It was less than a year ago - just before Millennials vs. Gen X - that I sorted through all of the twists in Survivor history and ranked them in my list of Top Survivor Twists. At that point, I had no idea that, only two seasons later, they would use half of them in one season, in addition to adding a new one - two tribes going to Tribal Council voting out one member between them, ultimately resulting in Malcolm being voted out by another tribe.

Malcolm's unfortunately early ouster, which came in just the third episode, was the first sign that the game designers would be mucking around more than usual with various twists this season, but it was not the last. It seemed like almost every episode (each of which usually represents three days on Survivor) had its own twist, and it seemed that by the end of the game that there were at least a half-dozen twists in play at any given time, which, in the opinion of this long-time fan, represented too many twists.

Twists have been a part of Survivor from its onset, and I think that there should be some twists to keep the game fresh; after all, the game is better when it provides moments for unexpected things to happen. It is still surprising, after all, that the show lasted so long without instituting some of these twists in the first place. But the scales have tipped too far in favour of the twists, and there is now too much affecting the game, as demonstrated not only by what happened to Malcolm, but also by the Tribal Council in the finale, which started with six players remaining.

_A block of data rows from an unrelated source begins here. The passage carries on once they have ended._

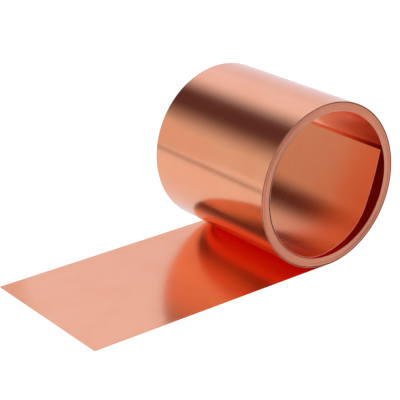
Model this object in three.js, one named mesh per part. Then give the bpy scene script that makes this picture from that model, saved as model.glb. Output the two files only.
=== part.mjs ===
// A roll of bare copper strip standing open on its edge-on side: one long strip of foil, wound on
// itself without a core, with its outer end rolled out flat and its inner end loose in the bore.
// Millimetres. +Z is up and +X runs along the roll's axis. The outer end lies along -Y.
// The origin is on the floor, under the middle of the roll's axis.
import * as THREE from 'three';

// Driving dimensions.
const STRIP_WIDTH = 100;
const STRIP_THICKNESS = 0.2;
const ROLL_RADIUS = 49.7;
const TURN_PITCH = 0.24;            // strip and the air that a turn traps under the next one
const WOUND_TURNS = 20;             // whole turns between the outer turn and the inner turn
const RUNNING_STEP = 0.7;           // from the outer turn down to the turns that run inside it
const TAIL_LENGTH = 162.7;          // from the contact line to the cut end
const TAIL_END_LENGTH = 45;         // the part of the tail that lifts by hand
const SPLIT_GAP = 0.3;              // between two lengths of the strip, end to end
const FACETS = 48;                  // flats in one turn

// The inner turn lets go of the pack over its last half, then the loose end springs off it.
const LOOSE_FROM = 100;             // degrees round the roll, counted from +Y towards +Z
const LOOSE_FULL = 180;
const LOOSE_GAP = 0.6;
const INNER_TURN_END = 242;
const SPRUNG_BENDS = [
  { radius: 28.5, turn: 27.7 },
  { radius: 43.5, turn: 32.6 },
  { radius: 33, turn: 31.1 },
  { radius: 170, turn: 11.7 },
];
const BEND_STEP = 7.5;              // degrees of a bend in one flat

const COPPER_OUTSIDE = 0xd8906f;
const COPPER_INSIDE = 0xc4683f;
const COPPER_EDGE = 0xc87a58;

const FACET_ANGLE = 360 / FACETS;
// The middle of the first flat is straight below the axis, so the roll stands on that flat.
const START_ANGLE = -90 - FACET_ANGLE / 2;
const FLAT_TO_CORNER = 1 / Math.cos(THREE.MathUtils.degToRad(FACET_ANGLE / 2));
const FLAT_LENGTH = 2 * ROLL_RADIUS * Math.tan(THREE.MathUtils.degToRad(FACET_ANGLE / 2));

// A point of the roll's section, as Vector2(y, z) from the roll's axis.
function around(radius, degrees) {
  const angle = THREE.MathUtils.degToRad(degrees);
  return new THREE.Vector2(radius * Math.cos(angle), radius * Math.sin(angle));
}

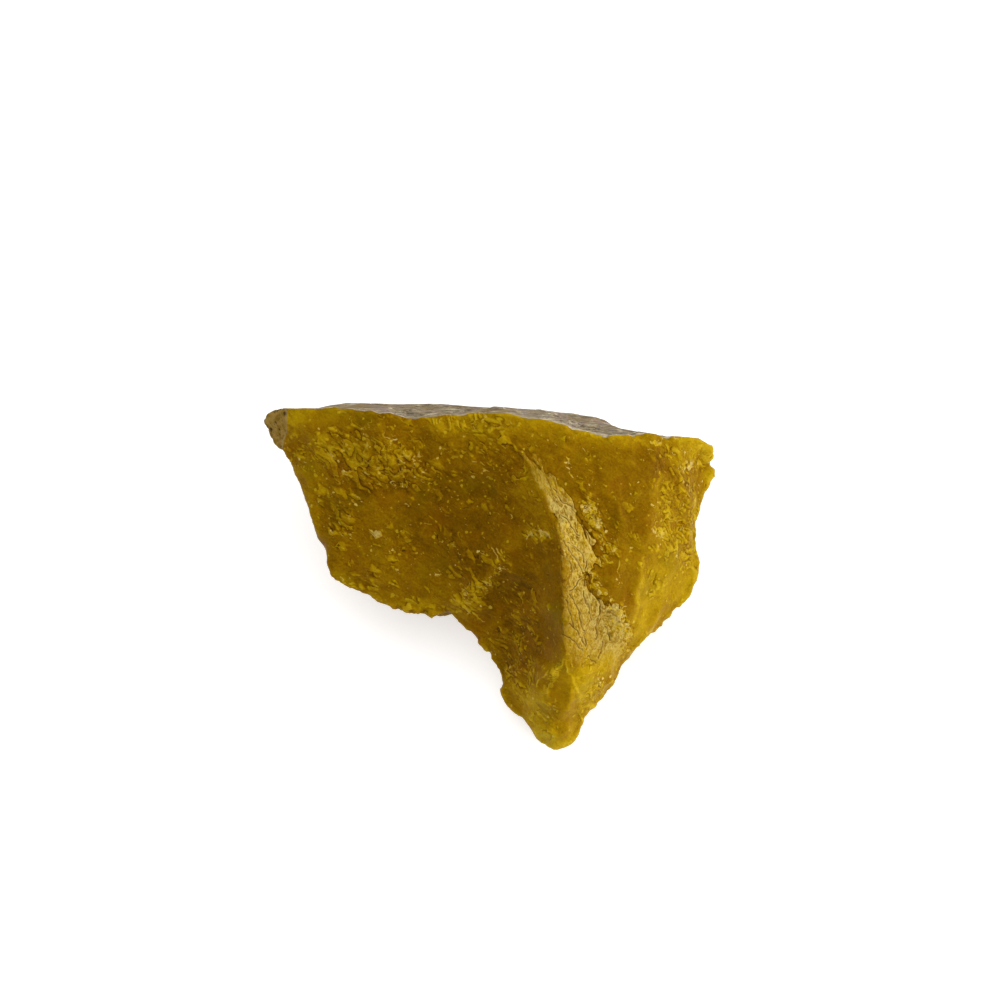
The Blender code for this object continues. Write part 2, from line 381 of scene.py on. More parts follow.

Since Survivor moved to a Final Three, the Final Five (rather than Final Four) has become the line for being able to play any Idols or Advantages, so players will often play an Idol at that point because it is useless afterward - and this case, they all were played. Brad had Immunity from the challenge; Tai played his two Immunity Idols to save himself and Aubry; Troyzan played his Immunity Idol to save himself; and Sarah played her Secret Advantage to save herself. All of that action ended up with Cirie, who had received no votes in the initial vote before all of the Idols and Advantages were revealed, being left as the only person who could receive votes. In the end, Cirie was forced out without a revote; technically, she did not receive any votes against her, yet she left the game (though at least Jeff let her say that "the tribe has spoken").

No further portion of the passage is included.